Chances are you have no idea what you are sipping when you crack that aluminum, wax, or plastic seal on your favorite distilled spirit. I’m going to break it down and simplify the legal speak, federal, prim-and proper language into something that makes more sense to guys and gals like us. Lets begin.

Class means the big category. Is it a GM, a MOPAR, or a Ford Motor Company Car? Designation gets a little more into detail. If it’s a FoMoCo, is it a Mercury, a Ford, or a Licoln? If it’s a GM, is it a Chevy, a Buick, a GMC, an Oldsmobile, a Pontiac, or a Cadillac? Get the idea? Large group to a smaller group. Also, I’m drunk as I write this post. This makes total sense to me. If it doesn’t make sense to you then I recommend drinking some Ozark Whisky before reading this. I digress.

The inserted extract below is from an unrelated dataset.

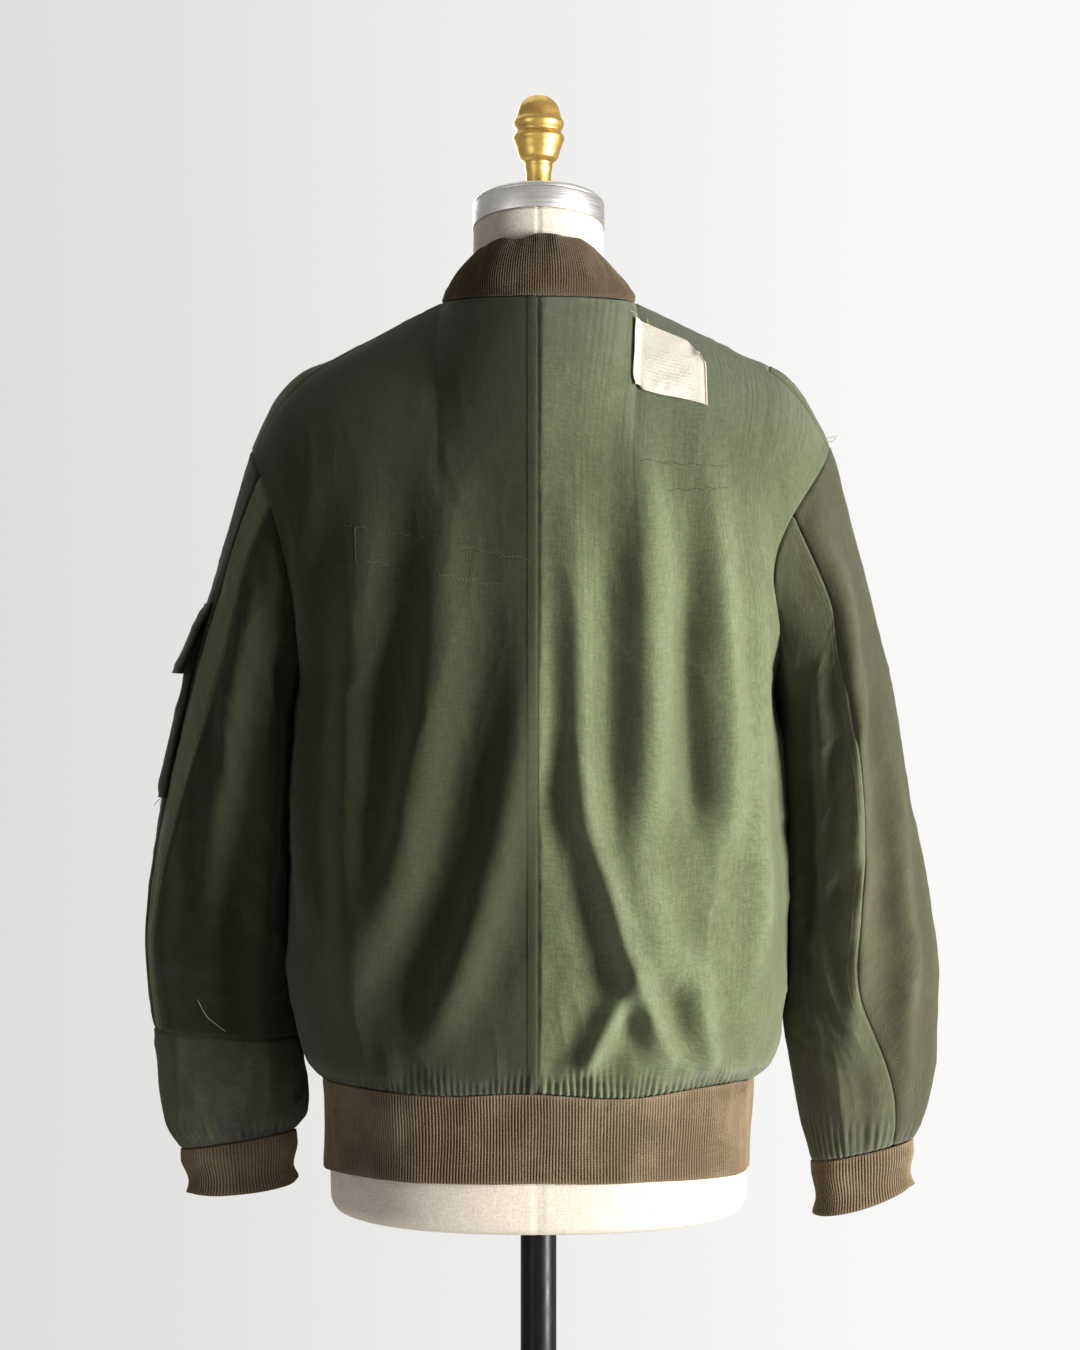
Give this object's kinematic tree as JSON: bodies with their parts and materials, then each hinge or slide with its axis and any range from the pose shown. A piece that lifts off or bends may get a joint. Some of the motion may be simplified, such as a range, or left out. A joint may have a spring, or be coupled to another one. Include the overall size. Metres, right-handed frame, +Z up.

Class in terms of whisky means “What are the ingredients of this intoxicating spirit?” If the ingredients are grain, then that means it’s whisky. If the ingredients are fruit, then that means Brandy. If the ingredients are cactus then that means Tequila or Mezcal. If the ingredients are cane sugar, then that means Rum. The list goes on. Class asks the question: “What is the foundation of this Spirit?” There is a million ways to make a hangover, the “class” asks the first one.

What does this mean in terms of whisky? Let’s be very sober on this definition. All whiskies are made from grain as the base product! If you can’t make bread from it, then you probably can’t make whisky from it. You can make French bread, cornbread, and even bread from rice (Vietnamese Bread: Banh Mi). Grains are high on starch and low on sugar. That also means that you can’t add sugar when you are making a mash. (mash means: the stuff you cook up to make a sweet tasting liquid before you add yeast) So those guys from “moonshiners”? They are making corn flavored rum at best. If their sugar is cane sugar, then it is corn flavored rum. If it was beet sugar, then falls into the “other categories” If there isn’t a dominant flavor like apples or peaches, then it goes to flavored neutral spirits, or “distilled spirits specialty”. Neutral spirits means it doesn’t taste like anything. It doesn’t taste like grain, fruit, or any other flavor. It is just alcohol and very similar to Vodka. If you add some sugar, and flavoring ingredients or coloring ingredients, then you have “flavored neutral spirits”. That is what my former employee and salesman now currently produces.

I could honestly care less about what my neighbor is peddling, but I have gotten a few emails lately from folks who have mistaken his products for mine. There are only two distilleries in Purdy Missouri, so this was bound to happen. They go something like this “Hey, I got to try the Rye Whiskey, and it was pretty decent.” My reply is “I don’t make rye whisky, and neither does anyone else in Purdy.” It’s just awkward.

39 days left until I can come back home and start making real Ozark Whisky again. Until then please patronize my neighbor and buy a bottle of Stones Prairie Spirits. It’s priced right at around 20 bucks a bottle, but let’s be very clear. It isn’t whisky.